+++ RECORDED DATA

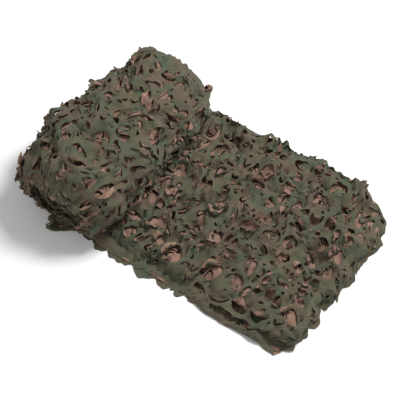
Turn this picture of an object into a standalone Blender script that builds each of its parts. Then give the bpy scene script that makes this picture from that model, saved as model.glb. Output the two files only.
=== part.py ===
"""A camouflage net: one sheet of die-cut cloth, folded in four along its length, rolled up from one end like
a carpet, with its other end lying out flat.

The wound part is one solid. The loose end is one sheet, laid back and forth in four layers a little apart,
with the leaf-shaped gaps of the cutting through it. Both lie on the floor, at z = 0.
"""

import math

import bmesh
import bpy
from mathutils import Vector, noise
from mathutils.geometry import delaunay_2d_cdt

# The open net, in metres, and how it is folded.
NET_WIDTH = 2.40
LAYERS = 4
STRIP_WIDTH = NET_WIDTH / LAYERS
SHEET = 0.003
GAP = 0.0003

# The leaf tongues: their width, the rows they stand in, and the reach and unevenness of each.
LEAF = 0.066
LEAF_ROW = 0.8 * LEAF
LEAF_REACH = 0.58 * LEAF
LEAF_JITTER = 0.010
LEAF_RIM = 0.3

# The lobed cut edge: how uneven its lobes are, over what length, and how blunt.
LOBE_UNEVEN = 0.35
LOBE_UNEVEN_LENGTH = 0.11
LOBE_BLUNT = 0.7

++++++

Each line must be given again exactly as written above.

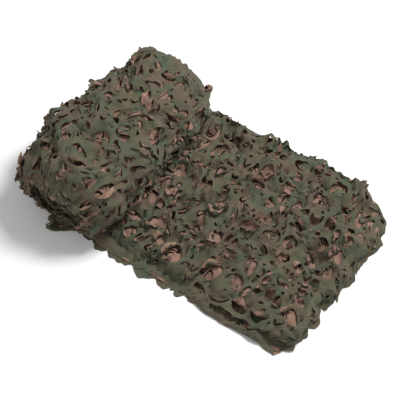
Turn this picture of an object into a standalone Blender script that builds each of its parts. Then give the bpy scene script that makes this picture from that model, saved as model.glb. Output the two files only.
=== part.py ===
"""A camouflage net: one sheet of die-cut cloth, folded in four along its length, rolled up from one end like
a carpet, with its other end lying out flat.

The wound part is one solid. The loose end is one sheet, laid back and forth in four layers a little apart,
with the leaf-shaped gaps of the cutting through it. Both lie on the floor, at z = 0.
"""

import math

import bmesh
import bpy
from mathutils import Vector, noise
from mathutils.geometry import delaunay_2d_cdt

# The open net, in metres, and how it is folded.
NET_WIDTH = 2.40
LAYERS = 4
STRIP_WIDTH = NET_WIDTH / LAYERS
SHEET = 0.003
GAP = 0.0003

# The leaf tongues: their width, the rows they stand in, and the reach and unevenness of each.
LEAF = 0.066
LEAF_ROW = 0.8 * LEAF
LEAF_REACH = 0.58 * LEAF
LEAF_JITTER = 0.010
LEAF_RIM = 0.3

# The lobed cut edge: how uneven its lobes are, over what length, and how blunt.
LOBE_UNEVEN = 0.35
LOBE_UNEVEN_LENGTH = 0.11
LOBE_BLUNT = 0.7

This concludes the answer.